Le système semble avoir fonctionné puisque le tiers des personnes citées ont présenté des «excuses» pour ne pas se rendre à l’audience et que ceux qui ont témoigné ont fait preuve «d’amnésie». Même les amis de la victime n’ont pas osé parler par peur des «représailles» dont eux ou leurs familles auraient pu être l’objet. Son père, François, a d’ailleurs exprimé son désarroi et sa révolte face à cette situation, dès le deuxième jour du procès : «Il n’y a que des menteurs ou des gens qui ne se souviennent plus de rien».

Dans ce contexte et en l’absence de preuves matérielles irréfutables, les deux accusés ont clamé leur innocence et ont finalement été acquittés par la Cour d’assises de Haute-Corse, après une délibération de deux heures trente. Leurs avocats n’ont eu de cesse de dénoncer une tentative «politiser» cette affaire dans le seul but d’atteindre Charles Pieri par l’intermédiaire de son fils.

Au contraire, l’avocat général, a estimé que ce procès devait servir à dénoncer «le système de contre-valeur absolue… qui a besoin d’attentats, d’armes, de violence» dans lequel évoluait les accusés.

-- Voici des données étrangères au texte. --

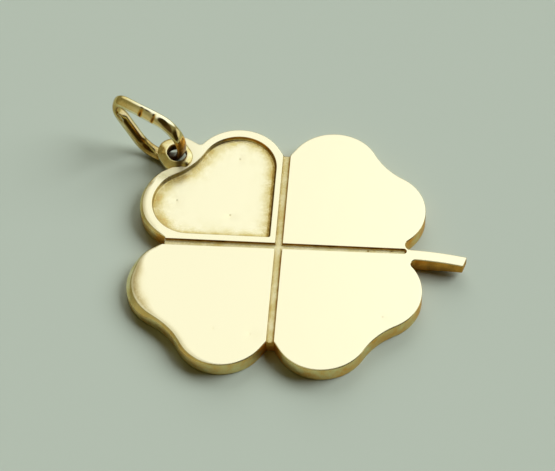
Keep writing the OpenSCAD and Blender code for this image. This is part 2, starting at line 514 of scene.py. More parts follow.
    def web_path(self) -> Array:
        """Makes the web's outer edge.

        Returns:
            The points, from the far lobe to the web's end hidden under the eye.
        """
        lobe = np.array([-self.lobe_side, self.lobe_out])
        root = polar(lobe, self.lobe_r, self.web_lobe_turn)
        outer, inner = self.eye_end(1), self.eye_end(-1)
        crest = polar(outer, self.eye_r + self.web_crest, self.web_eye_turn)
        seat_r = self.eye_r - self.web_seat
        seat = bearing(outer, touch(crest, outer, seat_r, 1))
        reach = seat_r / math.cos(math.radians(seat - self.web_hide_turn))
        on_eye = polar(outer, reach, self.web_hide_turn)
        flank = self.eye_long_turn - 90
        ring = arc(outer, self.web_hide_r, self.web_hide_turn, flank, self.hidden_step)
        side = polar(inner, self.web_hide_r, flank)
        start = self.web_lobe_turn - self.web_lead_turn
        path = [
            arc(lobe, self.lobe_r, start, self.web_lobe_turn, self.step),
            straight(root, crest, self.web_step),
            straight(crest, on_eye, self.web_step),
            ring,
            straight(side, polar(ORIGIN, self.hollow_out, FAR_LEFT_TURN), self.hidden_step),
        ]
        path = soften(clean(np.vstack(path)), root, self.web_root_round)
        return clean(soften(path, crest, self.web_crest_round))

    def outlines(self) -> tuple[Array, Array]:
        """Makes the plate's closed outline, turning left.

        Returns:
            The points, and the value of the Part that each belongs to.
        """
        side, hollow, end = self.full_leaf()
        wide = self.full_leaf(self.wide_leaf_extra)
        stem, web = self.stem_path(), self.web_path()
        left, both, low = [-1, 1], [-1, -1], [1, -1]
        near_side = side * low
        cut_far = np.linalg.norm(side - stem[-1], axis=1).argmin() + 1
        cut_near = np.linalg.norm(near_side - stem[0], axis=1).argmin() + 1
        lobe = np.array([-self.lobe_side, self.lobe_out])
        clear = self.web_lobe_turn - self.web_lead_turn - self.web_gap_turn
        lobe_left = [p for p in end[::-1] * left if bearing(lobe, p) % 360 < clear]
        hollow_left = [p for p in hollow[::-1] * left if p.sum() < web[-1].sum() - self.web_gap]
        runs = [
            (side[cut_far:], Part.PLAIN),
            (hollow, Part.PLAIN),
            (end, Part.PLAIN),
            (lobe_left, Part.PLAIN),
            (web, Part.WEB),
            (hollow_left, Part.FAR_LEFT_SIDE),
            (side[::-1] * left, Part.FAR_LEFT_SIDE),
            (wide[0] * both, Part.NEAR_LEFT_SIDE),
            (wide[1] * both, Part.NEAR_LEFT_END),
            (wide[2] * both, Part.NEAR_LEFT_END),
            (end[::-1] * low, Part.PLAIN),
            (hollow[::-1] * low, Part.PLAIN),
            (near_side[cut_near:][::-1], Part.PLAIN),
            (stem, Part.PLAIN),
        ]
        points = np.vstack([run for run, _ in runs])
        parts = np.concatenate([np.full(len(run), part.value) for run, part in runs])
        gap = np.linalg.norm(points - np.roll(points, 1, axis=0), axis=1)
        return points[gap > self.least_step], parts[gap > self.least_step]

    def sunk_path(self) -> Array:
        """Makes the closed outline of the sunk heart field in the far left leaf.

        Returns:
            The points, turning left.
        """
        edge = self.groove_w / 2 + self.sunk_rim_inner
        join = self.lobe_side + self.sunk_join
        side, end = self.leaf_reach - self.sunk_rim_side, self.leaf_reach - self.sunk_rim_end
        corner = (self.lobe_side, edge)
        runs = self.leaf_path(side, end, self.lobe_side - edge, self.sunk_valley_r, corner)
        tip = np.array([edge, edge])
        low = straight([join, edge], tip, self.step)
        high = straight(tip, [edge, join], self.step)
        heel = soften(clean(np.vstack([low, high])), tip, self.sunk_tip_r)
        body = np.vstack(runs)
        body = body[(body[:, 0] > join) | (body[:, 1] > self.lobe_side)]
        body = body[(body[:, 1] > join) | (body[:, 0] > self.lobe_side)]
        return (clean(np.vstack([body, heel[::-1]])) * [-1, 1])[::-1]


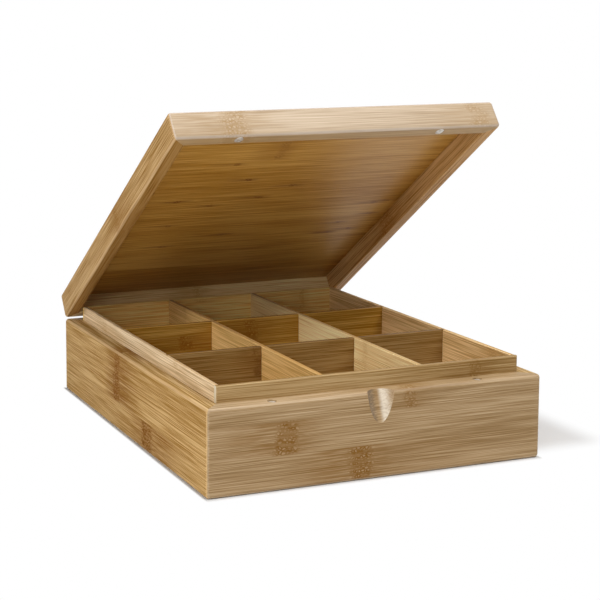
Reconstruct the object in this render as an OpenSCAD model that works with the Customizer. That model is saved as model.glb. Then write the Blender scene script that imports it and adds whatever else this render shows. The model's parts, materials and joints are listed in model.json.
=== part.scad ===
// Tea bag organizer box: a bamboo box with a lining that stands above its rim as a lip, a lapped
// divider grid of nine compartments, and a hinged lid whose rim drops over the lip.
//
// Frame: Z up, the front faces -Y, the origin is the centre of the underside.
// The box stands on z = 0. The lid is drawn closed and then turned open about the hinge axis.

/* [Box] */
// Width of the box, left to right
box_w = 240; // [210:1:300]
// Depth of the box, front to back
box_d = 280; // [240:1:340]
// Height of the rim, the flat top of the outer walls
rim_h = 56.5; // [45:0.5:80]
// Thickness of the outer walls
wall_t = 11; // [10:0.5:14]
// Rounding of the outer edges of the box and the lid
edge_r = 2.5; // [1.5:0.25:3]
// Thickness of the bottom panel
base_t = 4; // [3:0.5:6]
// Width of the ledge in the walls that the bottom panel sits in
base_ledge = 5; // [3:0.5:6]
// Thickness of the glue line in the mitred corners
glue_line = 0.05; // [0.02:0.01:0.08]

/* [Lining] */
// Thickness of the boards that line the walls
liner_t = 3.2; // [2.5:0.1:4]
// Height of the lip, the part of the lining above the rim
lip_h = 11; // [8:0.5:13]
// Easing of the lining's top edges
lip_ease = 0.8; // [0.4:0.1:1.2]

/* [Dividers] */
// Thickness of the dividers
divider_t = 3.5; // [3:0.1:5]
// Easing of the dividers' top edges
divider_ease = 0.5; // [0.2:0.1:1]
// Depth of the grooves in the lining that hold the dividers' ends
dado_depth = 1.5; // [1:0.1:2]
// Play on each side of a divider in a groove or a lap
slot_play = 0.1; // [0.05:0.05:0.2]
// Gap between a divider's end and the bottom of its groove
dado_end_gap = 0.3; // [0.1:0.1:0.5]

/* [Lid] */
// Height of the lid's rails
lid_h = 20; // [18:0.5:30]
// Depth of the recess under the lid panel, which the lip enters
lid_recess = 14.5; // [13.5:0.5:15]
// Play between the lip and the lid's rails
lid_play = 1.5; // [1:0.1:2]
// Gap between the rim and the closed lid
lid_gap = 1; // [0.8:0.1:1.2]
// Angle of the lid as it stands, from closed
lid_open = 35; // [0:0.5:100]
// Easing of the rails' lower inner edges
rail_ease = 0.8; // [0.3:0.1:1.2]
// Width of the ledge in the rails that the lid panel sits in
panel_ledge = 3; // [2:0.5:4]
// Drop of the panel's face below the rails' top
panel_drop = 0.3; // [0:0.1:0.6]
// Gap round the lid panel and round the bottom panel
panel_gap = 0.2; // [0.1:0.05:0.4]

/* [Hinges] */
// Distance of each hinge's middle from the side of the box
hinge_inset = 45; // [40:1:65]
// Length of a hinge
hinge_len = 30; // [24:1:40]
// Distance of the hinge axis from the rear face
axis_inset = 1.5; // [1.3:0.1:1.7]
// Outer diameter of the knuckles
knuckle_d = 4; // [3.6:0.1:4.2]
// Thickness of the leaves
leaf_t = 1; // [0.8:0.1:1.1]
// Gap between the two leaves when the lid is closed
leaf_gap = 0.3; // [0.2:0.05:0.4]
// Diameter of the pin
pin_d = 2; // [1.6:0.1:2.2]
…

Ce que Maître Jean-Jérome Mondoloni, l’avocat de la famille de la victime, a décrit comme «un système familial-mafieux pseudo politique». Patrick Beau a insisté sur le fait que ce procès, jugé en Corse, ce qui est rarement le cas dans les affaires liées au nationalisme, ne manquerait pas d’être «analysé» et «interprété» dans l’Ile.

Le verdict rendu à Bastia montre donc bien le chemin qu’il reste à parcourir pour lutter, en Corse, contre la «gangrène de la violence» et les «comportements mafieux», encore dénoncés cette semaine par le ministre de l’Intérieur, Nicolas Sarkozy, qui se rendait samedi pour la troisième fois sur l’Ile de Beauté.